Dopo il parere negativo di ben 77mila tifosi, l’Atletico Madrid ha deciso: si torna al vecchio stemma. La tradizione vince sul marketing?
Negli ultimi anni il marketing ha sempre più preso piede nel calcio. Dalla comparsa dei primi sponsor a cavallo tra gli anni ’70 e gli anni ’80 le divise delle squadre di calcio hanno smesso di essere solo mezzo di riconoscimento per arbitro e compagni in campo. Un processo lungo e irreversibile, che il prorompente ingresso prima della Tv e poi del web ha esacerbato.
Le squadre di calcio, da qualche anno ormai, hanno smesso di essere semplici società sportive e sono diventate dei veri e propri brand. Aziende che hanno nel calcio giocato e nei risultati sul campo non tanto il fine, ma piuttosto il mezzo attraverso il quale aumentare il loro valore e fare altri profitti. E i brand ragionano da brand, con le loro logiche, con i loro linguaggio e con le loro necessità.
Il recente trend che vede tantissime squadre cambiare il loro stemma, per renderlo più minimal, rientra perfettamente in queste logiche. In Italia da diverso tempo molte squadre hanno intrapreso questa strada di cambiamento. Il caso più eclatante è forse la Juventus che ha ‘ridotto’ tutta la sua brand identity ad una semplice J stilizzata in modo da richiamare le strisce bianconere. Ma anche l’Inter, la Fiorentina, il Cagliari, l’Hellas Verona hanno negli scorsi anni apportato cambiamenti più o meno marcati ai loro stemmi. Persino il Napoli, forse una delle poche società che ha sempre avuto uno stemma già minimal, nel 2004 ridusse ulteriormente il suo stemma, eliminando qualsiasi scritta oltre la semplice lettera N.
Il motivo principale di questo trend è riconducibile appunto ad una semplice esigenza di marketing. Lo stemma, che a questo punto sarebbe meglio definire logo, deve essere quanto più facile da riprodurre e da riconoscere. Pochi orpelli e se ci sono questi devono essere identificativi al massimo. Non tanto per i tifosi attuali, ma per i consumatori potenziali.
Così ad esempio il PSG elimina la culla di Luigi XIV e invece mantiene il fleur de lys, simbolo facilmente associabile alla Francia e alla città di Parigi. Idem la Roma che nel 2013 sostituì la scritta ASR con un più facile ed identificabile, per un mercato estero, in quel caso soprattutto statunitense, ROMA.

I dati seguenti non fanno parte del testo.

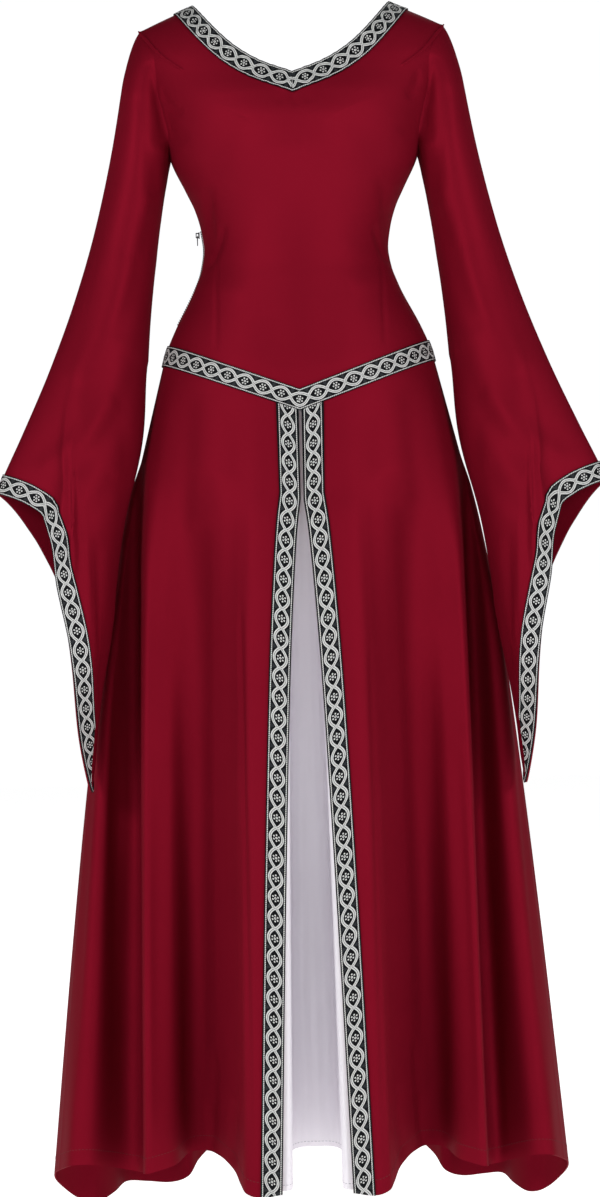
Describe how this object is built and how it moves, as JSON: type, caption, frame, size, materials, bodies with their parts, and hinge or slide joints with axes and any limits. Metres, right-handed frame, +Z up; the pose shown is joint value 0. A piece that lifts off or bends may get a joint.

Certe volte però i proprietari si spingono troppo oltre. Come dimenticare il caso del Cardiff. Nell’immaginario collettivo il Galles è associato al colore rosso e al dragone. Questo dovette pensare il nuovo proprietario Vincent Tan il quale cambiò sia lo stemma che i colori sociali per fare in modo che il Cardiff City venisse identificato con l’intero Galles. Un’operazione che portò a vere e proprie proteste, sia da parte dei tifosi del Cardiff, sia da parte delle altre squadre gallesi, Swansea in primis. Alla fine l’esperimento, dopo un biennio di polemiche fu accantonato e si tornò al classico blu con il Bluebird come simbolo del club.
Ultima contesa in ordine di tempo quella tra l’Atletico Madrid e i suoi tifosi. Nel 2017 i Colchoneros apportarono alcune modifiche allo stemma. A grandi linee si trattò di una semplificazione dello stemma precedente. Notizia di questi giorni è che si torna allo stemma pre 2017. Una votazione tra tutti i soci dell’Atletico Madrid ha infatti deciso, con percentuali bulgare, di tornare al vecchio stemma.
Per quanto la votazione non era vincolante, la società ha comunque deciso di assecondare i suoi tifosi e, dal 2023/24, si tornerà al vecchio logo. A differenza di altre situazioni, nelle quali il parere dei tifosi più affezionati è stato messo da parte sull’altare di logiche di marketing, sta volta a spuntarla è stata la tradizione. Resta comunque da capire, ritenendo legittime sia le istanza di chi non vuole vedersi toccare la propria storia e i propri simboli, sia di chi ha esigenze di espandere quello che, facciamocene una ragione, è un business, si ci possa essere un punto d’incontro.